- [What the exercise asks]: Output the material beneath exactly, leaving nothing out.

- [Data block]:
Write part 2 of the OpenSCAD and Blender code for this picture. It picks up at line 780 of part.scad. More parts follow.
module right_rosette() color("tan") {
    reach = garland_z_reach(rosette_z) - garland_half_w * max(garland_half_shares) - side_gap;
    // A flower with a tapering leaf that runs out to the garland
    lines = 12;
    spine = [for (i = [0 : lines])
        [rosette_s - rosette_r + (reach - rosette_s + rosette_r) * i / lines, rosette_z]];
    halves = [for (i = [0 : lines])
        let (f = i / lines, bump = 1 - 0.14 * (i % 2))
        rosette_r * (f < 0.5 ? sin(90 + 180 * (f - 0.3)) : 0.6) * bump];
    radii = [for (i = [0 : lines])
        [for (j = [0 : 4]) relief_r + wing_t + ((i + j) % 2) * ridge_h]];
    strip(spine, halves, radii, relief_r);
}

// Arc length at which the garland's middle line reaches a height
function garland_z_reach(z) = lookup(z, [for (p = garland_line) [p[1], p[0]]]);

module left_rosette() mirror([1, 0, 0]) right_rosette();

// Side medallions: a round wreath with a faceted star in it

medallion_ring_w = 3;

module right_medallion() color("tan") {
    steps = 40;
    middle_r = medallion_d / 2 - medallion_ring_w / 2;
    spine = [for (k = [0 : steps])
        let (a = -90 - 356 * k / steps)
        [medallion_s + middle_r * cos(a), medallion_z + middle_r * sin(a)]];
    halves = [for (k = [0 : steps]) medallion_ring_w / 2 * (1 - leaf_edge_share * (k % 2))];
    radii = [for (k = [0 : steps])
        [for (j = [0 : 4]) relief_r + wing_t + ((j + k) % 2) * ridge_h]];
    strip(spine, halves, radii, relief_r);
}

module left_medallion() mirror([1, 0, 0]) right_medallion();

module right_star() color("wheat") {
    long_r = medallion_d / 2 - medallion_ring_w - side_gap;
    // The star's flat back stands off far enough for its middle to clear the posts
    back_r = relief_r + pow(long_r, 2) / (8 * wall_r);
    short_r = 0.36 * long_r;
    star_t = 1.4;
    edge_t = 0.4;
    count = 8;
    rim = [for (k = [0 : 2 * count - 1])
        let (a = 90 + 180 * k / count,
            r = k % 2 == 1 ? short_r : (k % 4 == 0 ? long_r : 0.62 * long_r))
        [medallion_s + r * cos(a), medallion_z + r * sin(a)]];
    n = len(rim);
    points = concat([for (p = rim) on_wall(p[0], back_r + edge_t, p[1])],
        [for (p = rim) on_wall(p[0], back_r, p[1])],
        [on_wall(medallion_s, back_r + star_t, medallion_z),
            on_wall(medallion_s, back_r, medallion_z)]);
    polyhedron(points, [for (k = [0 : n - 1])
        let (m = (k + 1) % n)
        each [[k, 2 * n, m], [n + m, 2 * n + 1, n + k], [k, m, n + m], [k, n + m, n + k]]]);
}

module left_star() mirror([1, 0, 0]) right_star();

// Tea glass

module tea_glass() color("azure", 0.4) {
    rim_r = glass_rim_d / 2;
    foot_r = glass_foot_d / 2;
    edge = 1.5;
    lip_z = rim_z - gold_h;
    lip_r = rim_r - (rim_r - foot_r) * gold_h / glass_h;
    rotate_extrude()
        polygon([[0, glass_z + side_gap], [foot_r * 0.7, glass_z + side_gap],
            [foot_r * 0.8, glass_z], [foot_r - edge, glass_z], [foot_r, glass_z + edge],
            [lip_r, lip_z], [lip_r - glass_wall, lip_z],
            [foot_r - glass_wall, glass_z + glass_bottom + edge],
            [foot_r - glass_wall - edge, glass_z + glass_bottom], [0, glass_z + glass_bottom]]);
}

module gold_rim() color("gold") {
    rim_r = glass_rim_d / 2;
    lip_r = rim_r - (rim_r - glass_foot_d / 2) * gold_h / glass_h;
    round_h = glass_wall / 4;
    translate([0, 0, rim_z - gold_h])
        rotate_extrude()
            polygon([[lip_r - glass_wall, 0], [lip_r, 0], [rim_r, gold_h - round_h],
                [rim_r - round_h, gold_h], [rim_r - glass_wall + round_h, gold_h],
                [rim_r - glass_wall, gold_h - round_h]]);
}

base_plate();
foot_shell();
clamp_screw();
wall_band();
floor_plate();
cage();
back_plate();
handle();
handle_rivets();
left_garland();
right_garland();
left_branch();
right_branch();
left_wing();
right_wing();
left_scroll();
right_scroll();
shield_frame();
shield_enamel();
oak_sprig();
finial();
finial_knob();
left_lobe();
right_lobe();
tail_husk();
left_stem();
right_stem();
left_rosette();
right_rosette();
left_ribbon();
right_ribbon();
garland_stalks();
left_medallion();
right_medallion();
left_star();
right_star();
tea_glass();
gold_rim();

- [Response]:
Write part 2 of the OpenSCAD and Blender code for this picture. It picks up at line 780 of part.scad. More parts follow.
module right_rosette() color("tan") {
    reach = garland_z_reach(rosette_z) - garland_half_w * max(garland_half_shares) - side_gap;
    // A flower with a tapering leaf that runs out to the garland
    lines = 12;
    spine = [for (i = [0 : lines])
        [rosette_s - rosette_r + (reach - rosette_s + rosette_r) * i / lines, rosette_z]];
    halves = [for (i = [0 : lines])
        let (f = i / lines, bump = 1 - 0.14 * (i % 2))
        rosette_r * (f < 0.5 ? sin(90 + 180 * (f - 0.3)) : 0.6) * bump];
    radii = [for (i = [0 : lines])
        [for (j = [0 : 4]) relief_r + wing_t + ((i + j) % 2) * ridge_h]];
    strip(spine, halves, radii, relief_r);
}

// Arc length at which the garland's middle line reaches a height
function garland_z_reach(z) = lookup(z, [for (p = garland_line) [p[1], p[0]]]);

module left_rosette() mirror([1, 0, 0]) right_rosette();

// Side medallions: a round wreath with a faceted star in it

medallion_ring_w = 3;

module right_medallion() color("tan") {
    steps = 40;
    middle_r = medallion_d / 2 - medallion_ring_w / 2;
    spine = [for (k = [0 : steps])
        let (a = -90 - 356 * k / steps)
        [medallion_s + middle_r * cos(a), medallion_z + middle_r * sin(a)]];
    halves = [for (k = [0 : steps]) medallion_ring_w / 2 * (1 - leaf_edge_share * (k % 2))];
    radii = [for (k = [0 : steps])
        [for (j = [0 : 4]) relief_r + wing_t + ((j + k) % 2) * ridge_h]];
    strip(spine, halves, radii, relief_r);
}

module left_medallion() mirror([1, 0, 0]) right_medallion();

module right_star() color("wheat") {
    long_r = medallion_d / 2 - medallion_ring_w - side_gap;
    // The star's flat back stands off far enough for its middle to clear the posts
    back_r = relief_r + pow(long_r, 2) / (8 * wall_r);
    short_r = 0.36 * long_r;
    star_t = 1.4;
    edge_t = 0.4;
    count = 8;
    rim = [for (k = [0 : 2 * count - 1])
        let (a = 90 + 180 * k / count,
            r = k % 2 == 1 ? short_r : (k % 4 == 0 ? long_r : 0.62 * long_r))
        [medallion_s + r * cos(a), medallion_z + r * sin(a)]];
    n = len(rim);
    points = concat([for (p = rim) on_wall(p[0], back_r + edge_t, p[1])],
        [for (p = rim) on_wall(p[0], back_r, p[1])],
        [on_wall(medallion_s, back_r + star_t, medallion_z),
            on_wall(medallion_s, back_r, medallion_z)]);
    polyhedron(points, [for (k = [0 : n - 1])
        let (m = (k + 1) % n)
        each [[k, 2 * n, m], [n + m, 2 * n + 1, n + k], [k, m, n + m], [k, n + m, n + k]]]);
}

module left_star() mirror([1, 0, 0]) right_star();

// Tea glass

module tea_glass() color("azure", 0.4) {
    rim_r = glass_rim_d / 2;
    foot_r = glass_foot_d / 2;
    edge = 1.5;
    lip_z = rim_z - gold_h;
    lip_r = rim_r - (rim_r - foot_r) * gold_h / glass_h;
    rotate_extrude()
        polygon([[0, glass_z + side_gap], [foot_r * 0.7, glass_z + side_gap],
            [foot_r * 0.8, glass_z], [foot_r - edge, glass_z], [foot_r, glass_z + edge],
            [lip_r, lip_z], [lip_r - glass_wall, lip_z],
            [foot_r - glass_wall, glass_z + glass_bottom + edge],
            [foot_r - glass_wall - edge, glass_z + glass_bottom], [0, glass_z + glass_bottom]]);
}

module gold_rim() color("gold") {
    rim_r = glass_rim_d / 2;
    lip_r = rim_r - (rim_r - glass_foot_d / 2) * gold_h / glass_h;
    round_h = glass_wall / 4;
    translate([0, 0, rim_z - gold_h])
        rotate_extrude()
            polygon([[lip_r - glass_wall, 0], [lip_r, 0], [rim_r, gold_h - round_h],
                [rim_r - round_h, gold_h], [rim_r - glass_wall + round_h, gold_h],
                [rim_r - glass_wall, gold_h - round_h]]);
}

base_plate();
foot_shell();
clamp_screw();
wall_band();
floor_plate();
cage();
back_plate();
handle();
handle_rivets();
left_garland();
right_garland();
left_branch();
right_branch();
left_wing();
right_wing();
left_scroll();
right_scroll();
shield_frame();
shield_enamel();
oak_sprig();
finial();
finial_knob();
left_lobe();
right_lobe();
tail_husk();
left_stem();
right_stem();
left_rosette();
right_rosette();
left_ribbon();
right_ribbon();
garland_stalks();
left_medallion();
right_medallion();
left_star();
right_star();
tea_glass();
gold_rim();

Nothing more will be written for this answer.